La abrumadora aprobación en Diputados del acuerdo con el FMI abre múltiples lecturas políticas, deja heridos en el Gobierno y, a su vez, plantea dudas acerca de la capacidad de que sea gestionado por el equipo económico.

La grieta en el oficialismo es evidente, y si una votación similar se replicara la semana próxima en el Senado, la sustentabilidad de la coalición oficialista se haría aún más compleja en lo que resta de la gestión Fernández. Ante un escenario de ruptura, el cumplimiento del programa con el Fondo se volverá complicadísimo.

El acuerdo está basado en metas fiscales, monetarias y de acumulación de reservas netas, todas bajo monitoreo trimestral del  organismo.

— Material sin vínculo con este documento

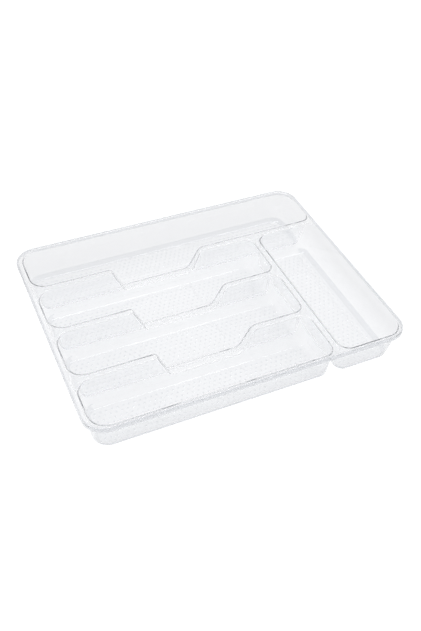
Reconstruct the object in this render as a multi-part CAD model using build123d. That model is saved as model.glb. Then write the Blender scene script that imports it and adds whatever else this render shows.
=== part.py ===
"""Clear cutlery tray for a kitchen drawer, in millimetres.

The real tray is one thin-walled plastic moulding: five wells hang from a flat top skin,
and a flange with a turned-down lip runs round it. The dividers are hollow and open below.
The moulding is written out here as regions that meet face to face, so that each wall,
divider and floor is a simple solid of its own.

+X runs to the right, +Y to the back and +Z up. The origin lies on the base,
under the middle of the tray.
"""
import os

from build123d import *

# Overall size
WIDTH = 390.0
DEPTH = 306.6
HEIGHT = 45.0
WALL = 1.8

# Flange round the wells, and its lip
SIDE_FLANGE = 5.0
LEFT_FLANGE = 8.0
END_FLANGE = 5.3
LIP_HEIGHT = 6.0
LIP_ROUNDING = 2.4
RIM_CORNER = 25.0

# Wells, measured at the top, and the flat lands between them. The four rows of wells
# share the depth that the flanges and the three lands leave.
SIDE_WIDTH = 84.0
LAND = 9.0
REAR_SHARE = 0.2565
SECOND_SHARE = 0.2454
THIRD_SHARE = 0.2528

# How far each kind of wall leans in from the top to the floor
OUTER_LEAN = 5.3
DIVIDER_LEAN = 3.0
LEFT_LEAN = 5.0
RIGHT_LEAN = 11.0

# Corner radii at the top, and the fillet round each floor
OUTER_CORNER = 21.0
LEFT_CORNER = 18.0
SIDE_CORNER = 14.0
INNER_CORNER = 12.0
FLOOR_FILLET = 7.0
FLOOR_MARGIN = 1.2
LEAST_CORNER = 7.6

# Lowered middle of the three long dividers, with a ramp down to it at each end
SADDLE_HEIGHT = 13.5
SADDLE_INSET = 96.0
SADDLE_WIDTH = 118.0
LEFT_RAMP_WIDTH = 15.0
RIGHT_RAMP_WIDTH = 14.0
LEFT_RAMP_ROUNDING = 4.0
RIGHT_RAMP_ROUNDING = 9.0
SADDLE_MARGIN = 30.0

# Where the wells, the lowered middle and the feet of its ramps lie
INNER_LEFT = LEFT_FLANGE - WIDTH / 2
INNER_RIGHT = WIDTH / 2 - SIDE_FLANGE
INNER_BACK = DEPTH / 2 - END_FLANGE
INNER_FRONT = -INNER_BACK
ROWS_DEPTH = INNER_BACK - INNER_FRONT - 3 * LAND
SIDE_LEFT = INNER_RIGHT - SIDE_WIDTH
ROW_RIGHT = SIDE_LEFT - LAND
REAR_FRONT = INNER_BACK - REAR_SHARE * ROWS_DEPTH
SECOND_BACK = REAR_FRONT - LAND
SECOND_FRONT = SECOND_BACK - SECOND_SHARE * ROWS_DEPTH
THIRD_BACK = SECOND_FRONT - LAND
THIRD_FRONT = THIRD_BACK - THIRD_SHARE * ROWS_DEPTH
FRONT_BACK = THIRD_FRONT - LAND
SADDLE_LEFT = INNER_LEFT + SADDLE_INSET
SADDLE_RIGHT = SADDLE_LEFT + SADDLE_WIDTH
SADDLE_LEFT_FOOT = SADDLE_LEFT + LEFT_RAMP_WIDTH
SADDLE_RIGHT_FOOT = SADDLE_RIGHT - RIGHT_RAMP_WIDTH

# Each well: left, right, front and back at the top, how far those four walls lean,
# and its corner radii, from the front left one round to the right
WELLS = {
    "rear": (
        (INNER_LEFT, INNER_RIGHT, REAR_FRONT, INNER_BACK),
        (LEFT_LEAN, RIGHT_LEAN, DIVIDER_LEAN, OUTER_LEAN),
        (LEFT_CORNER, INNER_CORNER, OUTER_CORNER, OUTER_CORNER),
    ),
    "second": (
        (INNER_LEFT, ROW_RIGHT, SECOND_FRONT, SECOND_BACK),
        (LEFT_LEAN, DIVIDER_LEAN, DIVIDER_LEAN, DIVIDER_LEAN),
        (LEFT_CORNER, INNER_CORNER, INNER_CORNER, LEFT_CORNER),
    ),
    "third": (
        (INNER_LEFT, ROW_RIGHT, THIRD_FRONT, THIRD_BACK),
        (LEFT_LEAN, DIVIDER_LEAN, DIVIDER_LEAN, DIVIDER_LEAN),
        (LEFT_CORNER, INNER_CORNER, INNER_CORNER, LEFT_CORNER),
    ),
    "front": (
        (INNER_LEFT, ROW_RIGHT, INNER_FRONT, FRONT_BACK),
        (LEFT_LEAN, DIVIDER_LEAN, OUTER_LEAN, DIVIDER_LEAN),
        (OUTER_CORNER, INNER_CORNER, INNER_CORNER, LEFT_CORNER),
    ),
    "side": (
        (SIDE_LEFT, INNER_RIGHT, INNER_FRONT, SECOND_BACK),
        (DIVIDER_LEAN, RIGHT_LEAN, OUTER_LEAN, DIVIDER_LEAN),
        (SIDE_CORNER, OUTER_CORNER, INNER_CORNER, SIDE_CORNER),
    ),
}


def rounded(sides, radii, z):
    """Flat rectangle at height z whose four corners have their own radii."""
    left, right, front, back = sides
    front_left, front_right, back_right, back_left = radii
    edges = [
        Line((left + front_left, front), (right - front_right, front)),
        CenterArc((right - front_right, front + front_right), front_right, 270, 90),
        Line((right, front + front_right), (right, back - back_right)),
        CenterArc((right - back_right, back - back_right), back_right, 0, 90),
        Line((right - back_right, back), (left + back_left, back)),
        CenterArc((left + back_left, back - back_left), back_left, 90, 90),
        Line((left, back - back_left), (left, front + front_left)),
        CenterArc((left + front_left, front + front_left), front_left, 180, 90),
    ]
    return Pos(0, 0, z) * make_face(edges)


def grown(sides, by):
    """The four sides of a rectangle, moved outwards."""
    left, right, front, back = sides
    return left - by, right + by, front - by, back + by


def leaned(sides, lean):
    """The four sides of a rectangle, each moved in by its own lean."""
    left, right, front, back = sides
    return left + lean[0], right - lean[1], front + lean[2], back - lean[3]


def well(name, skin):
    """Solid that fills a well out to a skin's thickness, with its floor edge rounded."""
    sides, lean, radii = WELLS[name]
    corner_leans = [min(lean[i], lean[j]) for i, j in ((0, 2), (1, 2), (1, 3), (0, 3))]
    low_radii = [max(r - c, LEAST_CORNER) + skin for r, c in zip(radii, corner_leans)]
    floor = rounded(grown(leaned(sides, lean), skin), low_radii, WALL - skin)
    mouth = rounded(grown(sides, skin), [r + skin for r in radii], HEIGHT)
    block = loft([floor, mouth], ruled=True)
    return fillet(block.faces().sort_by(Axis.Z)[0].edges(), FLOOR_FILLET + skin)


def saddle_line_face():
    """Upright face above the lowered line of a divider, with its bends rounded."""
    over = HEIGHT + SADDLE_MARGIN
    line = Polyline(
        (SADDLE_LEFT - SADDLE_MARGIN, HEIGHT),
        (SADDLE_LEFT, HEIGHT),
        (SADDLE_LEFT_FOOT, SADDLE_HEIGHT),
        (SADDLE_RIGHT_FOOT, SADDLE_HEIGHT),
        (SADDLE_RIGHT, HEIGHT),
        (SADDLE_RIGHT + SADDLE_MARGIN, HEIGHT),
        (SADDLE_RIGHT + SADDLE_MARGIN, over),
        (SADDLE_LEFT - SADDLE_MARGIN, over),
        close=True,
    )
    face = make_face(line)
    face = fillet(face.vertices().sort_by(Axis.X)[2:4], LEFT_RAMP_ROUNDING)
    return fillet(face.vertices().sort_by(Axis.X)[-4:-2], RIGHT_RAMP_ROUNDING)


def across(face, front, back):
    """Extrude an upright X-Z face from one depth to another."""
    return Pos(0, front, 0) * extrude(Plane.XZ * face, -(back - front))


def moulding():
    """The whole tray inside its flange, in one piece."""
    outline = grown((INNER_LEFT, INNER_RIGHT, INNER_FRONT, INNER_BACK), WALL)
    skin = extrude(rounded(outline, [OUTER_CORNER + WALL] * 4, HEIGHT - WALL), WALL)
    body = skin
    for name in WELLS:
        body = body + well(name, WALL)
    above = saddle_line_face()
    middle = Pos((SADDLE_LEFT + SADDLE_RIGHT) / 2, HEIGHT / 2, 0)
    strip = (offset(above, WALL) - above) & middle * Rectangle(SADDLE_WIDTH + SADDLE_MARGIN, HEIGHT)
    for front in (SECOND_BACK, THIRD_BACK, FRONT_BACK):
        reach = (front - 2 * DIVIDER_LEAN, front + LAND + 2 * DIVIDER_LEAN)
        body = body - across(above, *reach) + across(strip, *reach)
    for name in WELLS:
        body = body - well(name, 0)
    return body


def rim():
    """Flange and turned-down lip round the wells."""
    sides = (-WIDTH / 2, WIDTH / 2, -DEPTH / 2, DEPTH / 2)
    base = HEIGHT - LIP_HEIGHT
    outer = extrude(rounded(sides, [RIM_CORNER] * 4, base), LIP_HEIGHT)
    outer = fillet(outer.faces().sort_by(Axis.Z)[-1].edges(), LIP_ROUNDING)
    under = extrude(rounded(grown(sides, -WALL), [RIM_CORNER - WALL] * 4, base), LIP_HEIGHT - WALL)
    outline = grown((INNER_LEFT, INNER_RIGHT, INNER_FRONT, INNER_BACK), WALL)
    middle = extrude(rounded(outline, [OUTER_CORNER + WALL] * 4, base), LIP_HEIGHT)
    return outer - under - middle


def column(left, right, front, back):
    """Upright box that takes one region out of the moulding."""
    return Pos((left + right) / 2, (front + back) / 2, 0) * Box(
        right - left, back - front, 2 * HEIGHT, align=(Align.CENTER, Align.CENTER, Align.CENTER)
    )


def flat_floor(name):
    """Sides of the flat part of a well's floor, a margin inside its fillet."""
    sides, lean, _ = WELLS[name]
    return grown(leaned(sides, lean), -FLOOR_FILLET - FLOOR_MARGIN)


def regions():
    """Each region's name and the upright box that it fills."""
    floors = {name: flat_floor(name) for name in WELLS}
    left, right, rear_front, rear_back = floors["rear"]
    row_right = floors["second"][1]
    side_left = floors["side"][0]
    second, third, front = floors["second"], floors["third"], floors["front"]
    boxes = {
        "left_wall": (-WIDTH / 2, left, -DEPTH / 2, DEPTH / 2),
        "right_wall": (right, WIDTH / 2, -DEPTH / 2, DEPTH / 2),
        "back_wall": (left, right, rear_back, DEPTH / 2),
        "front_wall": (left, right, -DEPTH / 2, front[2]),
        "cross_divider": (row_right, side_left, front[2], second[3]),
    }
    for name, end, low, high in (
        ("rear_divider", right, second[3], rear_front),
        ("middle_divider", row_right, third[3], second[2]),
        ("front_divider", row_right, front[3], third[2]),
    ):
        boxes[name + "_left"] = (left, SADDLE_LEFT_FOOT, low, high)
        boxes[name + "_saddle"] = (SADDLE_LEFT_FOOT, SADDLE_RIGHT_FOOT, low, high)
        boxes[name + "_right"] = (SADDLE_RIGHT_FOOT, end, low, high)
    for name, sides in floors.items():
        boxes[name + "_floor"] = sides
    return boxes


os.makedirs("parts", exist_ok=True)
tray = moulding()
pieces = {name: tray & column(*sides) for name, sides in regions().items()}
pieces["rim"] = rim()
for name, piece in pieces.items():
    solids = piece.solids()
    assert len(solids) == 1, f"{name} has {len(solids)} solids"
    print(f"{name}: {piece.volume:.0f} mm3")
    export_step(solids[0], f"parts/{name}.step")
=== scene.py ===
"""Clear cutlery tray, dressed for a studio picture, in metres."""
import math

import bmesh
import bpy
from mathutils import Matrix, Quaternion, Vector


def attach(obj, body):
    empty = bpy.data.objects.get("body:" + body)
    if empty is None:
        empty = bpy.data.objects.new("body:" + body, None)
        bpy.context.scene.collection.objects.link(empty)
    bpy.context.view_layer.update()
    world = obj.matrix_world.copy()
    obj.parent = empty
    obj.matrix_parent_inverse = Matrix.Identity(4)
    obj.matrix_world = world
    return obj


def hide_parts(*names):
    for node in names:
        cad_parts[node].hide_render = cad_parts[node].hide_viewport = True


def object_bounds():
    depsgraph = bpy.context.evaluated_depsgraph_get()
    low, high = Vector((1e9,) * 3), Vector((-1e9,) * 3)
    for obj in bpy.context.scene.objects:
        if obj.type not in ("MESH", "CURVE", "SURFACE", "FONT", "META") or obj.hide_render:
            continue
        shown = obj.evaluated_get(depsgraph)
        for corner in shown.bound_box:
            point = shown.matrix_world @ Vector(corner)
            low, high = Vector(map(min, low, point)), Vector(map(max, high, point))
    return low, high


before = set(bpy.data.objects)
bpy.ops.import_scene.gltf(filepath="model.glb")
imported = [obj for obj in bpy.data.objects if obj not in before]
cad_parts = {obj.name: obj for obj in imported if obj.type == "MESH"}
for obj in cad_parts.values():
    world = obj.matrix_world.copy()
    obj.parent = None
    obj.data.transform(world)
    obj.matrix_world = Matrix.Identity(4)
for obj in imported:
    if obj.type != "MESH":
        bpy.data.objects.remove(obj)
cad_low, cad_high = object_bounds()
MM = 0.001

# Overall size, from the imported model
WIDTH = cad_high.x - cad_low.x
DEPTH = cad_high.y - cad_low.y
HEIGHT = cad_high.z
WALL = 1.8 * MM

# Flange round the wells, and its lip
SIDE_FLANGE = 5.0 * MM
LEFT_FLANGE = 8.0 * MM
END_FLANGE = 5.3 * MM
LIP_HEIGHT = 6.0 * MM
RIM_CORNER = 25.0 * MM

# Wells, measured at the top, and the flat lands between them
SIDE_WIDTH = 84.0 * MM
LAND = 9.0 * MM
REAR_SHARE = 0.2565
SECOND_SHARE = 0.2454
THIRD_SHARE = 0.2528

# How far each kind of wall leans in from the top to the floor
OUTER_LEAN = 5.3 * MM
DIVIDER_LEAN = 3.0 * MM
LEFT_LEAN = 5.0 * MM
RIGHT_LEAN = 11.0 * MM

# Corner radii at the top, and the fillet round each floor
OUTER_CORNER = 21.0 * MM
LEFT_CORNER = 18.0 * MM
SIDE_CORNER = 14.0 * MM
INNER_CORNER = 12.0 * MM
LEAST_CORNER = 7.6 * MM
FLOOR_FILLET = 6.6 * MM

# Lowered middle of the three long dividers, with a ramp down to it at each end
SADDLE_HEIGHT = 13.5 * MM
SADDLE_INSET = 96.0 * MM
SADDLE_WIDTH = 118.0 * MM
LEFT_RAMP_WIDTH = 15.0 * MM
RIGHT_RAMP_WIDTH = 14.0 * MM
LEFT_RAMP_ROUNDING = 4.0 * MM
RIGHT_RAMP_ROUNDING = 9.0 * MM

# Rounded edges of the moulding, and how finely curves are divided
MOUTH_EDGE = 2.0 * MM
LIP_EDGE = 0.4 * MM
CORNER_STEPS = 10
FILLET_STEPS = 7
EDGE_STEPS = 6
LIP_STEPS = 3
SHARP = math.radians(40)
SMOOTH = math.radians(35)
SPARE = 0.35 * MM
NEAR = 0.02 * MM

# Steepness limits, as the upward or sideways part of a face's normal
TOP_SLOPE = 0.35
FLAT_DOWN = -0.9
FLOOR_SLOPE = 0.999
UNDER_SLOPE = -0.95
LEFTWARD = -0.1

# Raised dots on the floor of a well
DOT_PITCH = 6.6 * MM
DOT_ROW = 5.8 * MM
DOT_RADIUS = 1.5 * MM
DOT_HEIGHT = 0.3 * MM

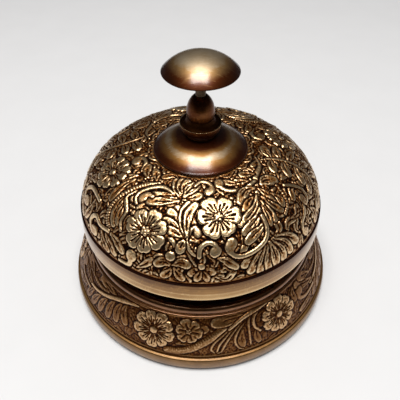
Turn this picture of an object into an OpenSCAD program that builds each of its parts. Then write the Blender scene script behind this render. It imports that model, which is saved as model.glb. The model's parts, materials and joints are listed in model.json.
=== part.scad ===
// Desk tap bell: a cast foot, a domed bell on a hollow post, and a push button whose
// rod tips a hammer lever inside the bell. Origin at the middle of the underside, +Z up.

/* [Foot] */
// Diameter over the foot
foot_d = 107; // [96:1:130]
// Height of the base up to the top of its bead ring
base_h = 26; // [21:0.5:32]
// Height of the smooth lip round the foot
foot_lip_h = 6.3; // [5:0.1:8]
// How far the foot lip stands out from the ornament band
foot_lip_w = 1.2; // [0.8:0.1:1.6]
// Diameter over the bead ring
ring_d = 89.6; // [74:0.2:90]
// Thickness of the bead ring's roll
ring_t = 3.2; // [2.6:0.1:4]
// Wall of the base casting
base_wall = 3; // [2.4:0.1:3.6]
// Depth of the deck below the bead ring's top
deck_drop = 6; // [4:0.5:8]
// Thickness of the deck
deck_t = 3; // [2.5:0.1:4]

/* [Underside] */
// Thickness of the felt pad
felt_t = 1.4; // [1:0.1:2]
// How far the felt stands proud of the casting
felt_proud = 0.8; // [0.4:0.1:0.9]
// Thickness of the cover plate
plate_t = 1.2; // [1:0.1:1.6]
// Width of casting left outside the cover plate
plate_rim = 3; // [2.6:0.1:4]
// Number of cover screws
cover_screw_n = 3; // [3:1:6]

/* [Bell] */
// Diameter of the bell's rim
bell_d = 92.6; // [77:0.2:112]
// Height of the bell from its rim to the flat seat on its crown
bell_h = 27.5; // [23:0.5:33]
// Wall of the bell
bell_wall = 2.2; // [1.8:0.1:2.7]
// Gap between the bead ring and the bell's rim
bell_gap = 8; // [6:0.5:10]
// Height of the plain turned band above the rim
band_h = 7.2; // [6:0.1:9]
// Width of the groove over the band
groove_w = 0.8; // [0.6:0.1:1.2]

/* [Crown] */
// Diameter of the collar disc
collar_d = 33.6; // [30:0.2:36]
// Height of the collar disc, up to the flat under the cup
collar_h = 6.2; // [5.2:0.1:7.4]
// Thickness of the collar disc's lip
collar_lip = 1.1; // [0.9:0.1:1.4]
// Diameter of the cup's lip
cup_d = 14.5; // [13:0.1:17.5]
// Height of the cup
cup_h = 4.8; // [4:0.1:5.8]
// Diameter of the cup's foot
cup_foot_d = 10.4; // [8.8:0.1:11]
// Largest diameter of the guide nut
nut_d = 9.6; // [8.4:0.1:11.5]
// Height of the guide nut from the cup's floor to its nose
nut_h = 12.55; // [10.5:0.05:15]
// Thickness of the fibre washers
washer_t = 0.8; // [0.5:0.1:1.2]

/* [Plunger] */
// Diameter of the rod
rod_d = 3.5; // [2.9:0.1:4.2]
// Travel of the button
travel = 5; // [4:0.1:6]
// Diameter of the button
button_d = 25.2; // [21:0.1:30]
// Height of the button's crown above its edge
button_crown = 5.6; // [4.6:0.1:6.7]
// Height of the boss under the button
boss_h = 2.8; // [2:0.1:3.4]
// Room left between the pressed button's boss and the guide nut
press_gap = 0.9; // [0.5:0.1:1.5]

/* [Post and spring] */
// Diameter of the post's barrel
post_d = 10; // [9.4:0.1:12]
// Wall of the post round the spring chamber
post_wall = 1.4; // [1.2:0.1:1.6]
// Diameter of the thread at the post's top
stud_d = 6; // [5.4:0.1:6.6]
// Wire diameter of the return spring
wire_d = 0.6; // [0.5:0.05:0.7]
// Turns of the return spring
spring_turns = 7; // [5:1:8]
// Length of the bush under the spring
bush_h = 3; // [2:0.1:4]

/* [Striker] */
// Distance of the lever's pivot from the rod's axis
pivot_x = 10; // [9.6:0.1:12]
// Diameter of the pivot pin
pin_d = 2; // [1.6:0.1:2.4]
// Thickness of the hammer lever
lever_t = 2.4; // [2:0.1:2.8]
// Width of the hammer lever's arms
lever_w = 2.5; // [2:0.1:3]
// Diameter of the hammer head
hammer_d = 9.2; // [7.7:0.1:11]
// Direction of the hammer from its pivot at full press, above level
strike_angle = 36; // [30:1:42]
// Thickness of the bracket's sheet
bracket_t = 1.4; // [1.2:0.1:1.7]

/* [Clearances] */
// Gap all round a running shaft
running_fit = 0.08; // [0.05:0.01:0.1]
// Gap all round the pivot pin
pin_fit = 0.05; // [0.03:0.01:0.08]
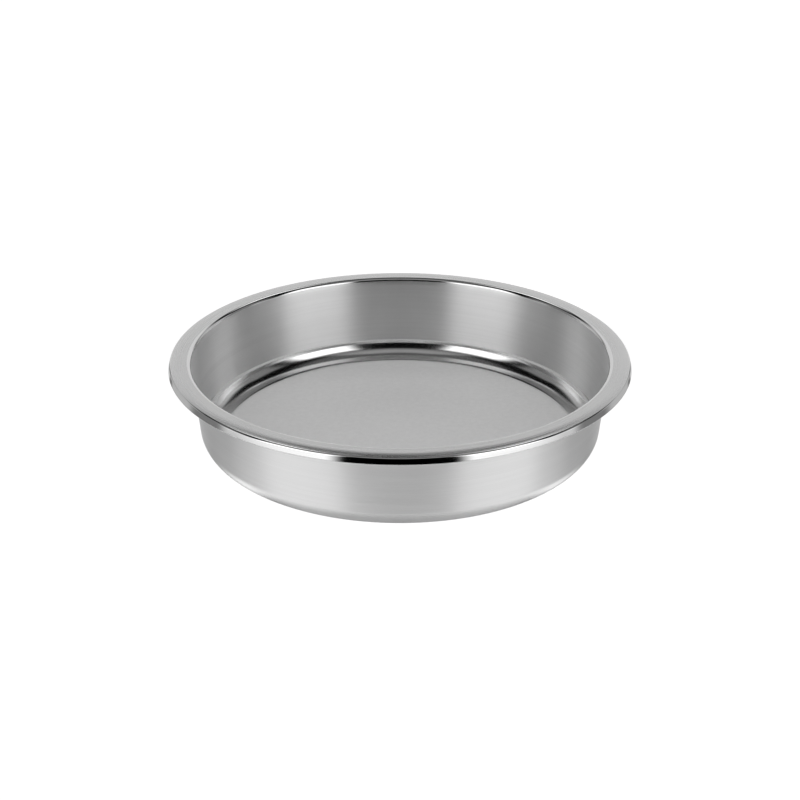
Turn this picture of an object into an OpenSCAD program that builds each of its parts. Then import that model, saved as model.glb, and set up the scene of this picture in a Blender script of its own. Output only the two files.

Únicamente al ser aprobadas llegarán los desembolsos para cubrir los servicios de deuda. Los primeros números para revisar serán los de finales de marzo. En abril, entonces, vendría la primera misión.

Es en el frente fiscal donde aparecen los mayores desafíos, tanto por las fuertes subas de los precios internacionales de la energía como por las condicionalidades del propio acuerdo.

Entre otras, la obligación de congelar la llamada "deuda flotante", un típico mecanismo de la administración pública para pisar el gasto y pasarlo como deuda de un año al otro. En favor del Gobierno, se incluye la posibilidad de aumentar el déficit en 0,2% del PIB en tanto se destine a financiar obras públicas a través de organismos multilaterales de crédito.

Con los actuales precios del gas en el mundo será muy difícil reducir el gasto en subsidios energéticos, uno de los objetivos centrales del programa. El propio Fondo habló de una disminución de 0,6% del producto. La cuestión básica es que las tarifas apuntan a crecer por debajo de la inflación de acuerdo con el esquema de segmentación acordado para los aumentos.

Mayores costos de generación energética y tarifas que no cubren la inflación impiden el ahorro fiscal. Con todo, el Gobierno tiene un as en la manga para aliviar el cuadro: los gastos por Covid-19 en 2021 representaron 1,5% del PIB, algo más de la mitad destinado a vacunas. Si la pandemia desaparece, allí habría algún margen para recortar.

Es un acuerdo realista, pensado para evitar una crisis en el corto plazo y en el cual prácticamente la totalidad del escaso
financiamiento neto está concentrado en 2022 y 2023. A diferencia del stand-by de 2018, no hay disponibilidad de fondos frescos de una magnitud tal que habilite una masiva salida de capitales como ocurrió entonces. El cepo, a diferencia de los tiempos de libertad cambiaria de Mauricio Macri, impide ese proceso.

Por último, no está pensado para bajar la inflación. Para el FMI es una preocupación secundaria. Es más, en los próximos meses los precios pueden incluso acelerarse, por la mayor velocidad exigida para la devaluación del tipo de cambio oficial y los ajustes tarifarios.

(* - Ricardo Delgado es economista y presidente de Analytica Consultora).